▸ **TO DO**: In the entries below, identify every line with the string "type" and copy it.

▸ **DATA LISTING**:
━━━
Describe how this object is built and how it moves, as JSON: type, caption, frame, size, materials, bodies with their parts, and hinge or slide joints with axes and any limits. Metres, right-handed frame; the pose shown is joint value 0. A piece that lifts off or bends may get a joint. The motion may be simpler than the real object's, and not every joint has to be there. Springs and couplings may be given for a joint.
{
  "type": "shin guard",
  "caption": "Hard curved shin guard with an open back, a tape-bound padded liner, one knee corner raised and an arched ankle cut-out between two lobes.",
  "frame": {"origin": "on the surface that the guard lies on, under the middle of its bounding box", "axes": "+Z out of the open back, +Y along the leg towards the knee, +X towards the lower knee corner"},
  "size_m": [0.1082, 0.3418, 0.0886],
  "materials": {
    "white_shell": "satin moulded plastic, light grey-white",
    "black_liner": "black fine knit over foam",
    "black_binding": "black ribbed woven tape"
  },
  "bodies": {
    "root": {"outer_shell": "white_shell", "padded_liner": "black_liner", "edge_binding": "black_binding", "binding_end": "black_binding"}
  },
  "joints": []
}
━━━
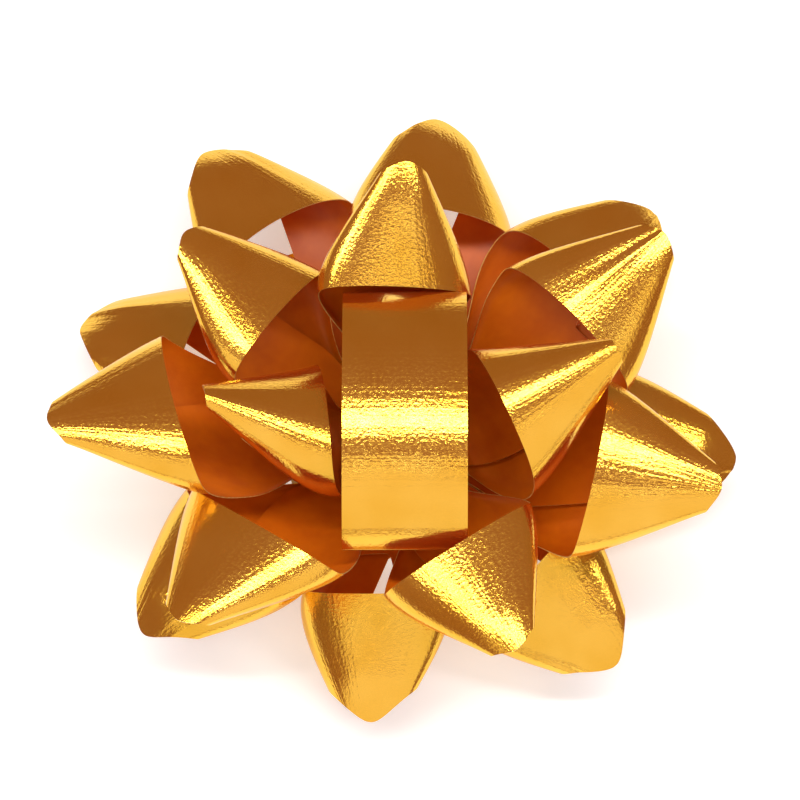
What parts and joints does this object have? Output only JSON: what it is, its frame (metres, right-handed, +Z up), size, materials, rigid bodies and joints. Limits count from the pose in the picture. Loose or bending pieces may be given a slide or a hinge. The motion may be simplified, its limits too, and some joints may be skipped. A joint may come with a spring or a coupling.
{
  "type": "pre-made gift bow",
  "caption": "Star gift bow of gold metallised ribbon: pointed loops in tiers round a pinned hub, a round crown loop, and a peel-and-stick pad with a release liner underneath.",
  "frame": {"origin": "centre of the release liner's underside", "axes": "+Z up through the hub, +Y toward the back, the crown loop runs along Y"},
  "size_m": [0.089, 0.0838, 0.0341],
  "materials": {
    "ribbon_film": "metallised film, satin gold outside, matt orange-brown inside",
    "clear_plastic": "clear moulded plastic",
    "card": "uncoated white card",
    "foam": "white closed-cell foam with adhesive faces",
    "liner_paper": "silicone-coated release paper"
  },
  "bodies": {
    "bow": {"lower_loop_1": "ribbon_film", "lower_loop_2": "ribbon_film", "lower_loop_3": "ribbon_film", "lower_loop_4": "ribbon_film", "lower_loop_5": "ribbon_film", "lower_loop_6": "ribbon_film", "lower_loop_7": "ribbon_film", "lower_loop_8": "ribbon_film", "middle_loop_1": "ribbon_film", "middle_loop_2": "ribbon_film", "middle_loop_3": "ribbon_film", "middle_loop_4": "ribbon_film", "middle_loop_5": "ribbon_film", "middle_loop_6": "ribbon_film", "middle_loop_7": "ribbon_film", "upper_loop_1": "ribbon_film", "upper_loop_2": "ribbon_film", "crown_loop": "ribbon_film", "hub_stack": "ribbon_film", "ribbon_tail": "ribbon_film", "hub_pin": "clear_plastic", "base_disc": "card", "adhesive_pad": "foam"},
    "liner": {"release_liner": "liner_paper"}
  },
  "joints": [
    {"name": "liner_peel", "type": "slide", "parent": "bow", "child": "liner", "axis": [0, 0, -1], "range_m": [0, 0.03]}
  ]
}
━━━
▸ **RESPONSE TO THE EXERCISE**:
Describe how this object is built and how it moves, as JSON: type, caption, frame, size, materials, bodies with their parts, and hinge or slide joints with axes and any limits. Metres, right-handed frame; the pose shown is joint value 0. A piece that lifts off or bends may get a joint. The motion may be simpler than the real object's, and not every joint has to be there. Springs and couplings may be given for a joint.
  "type": "shin guard",
  "type": "pre-made gift bow",
    {"name": "liner_peel", "type": "slide", "parent": "bow", "child": "liner", "axis": [0, 0, -1], "range_m": [0, 0.03]}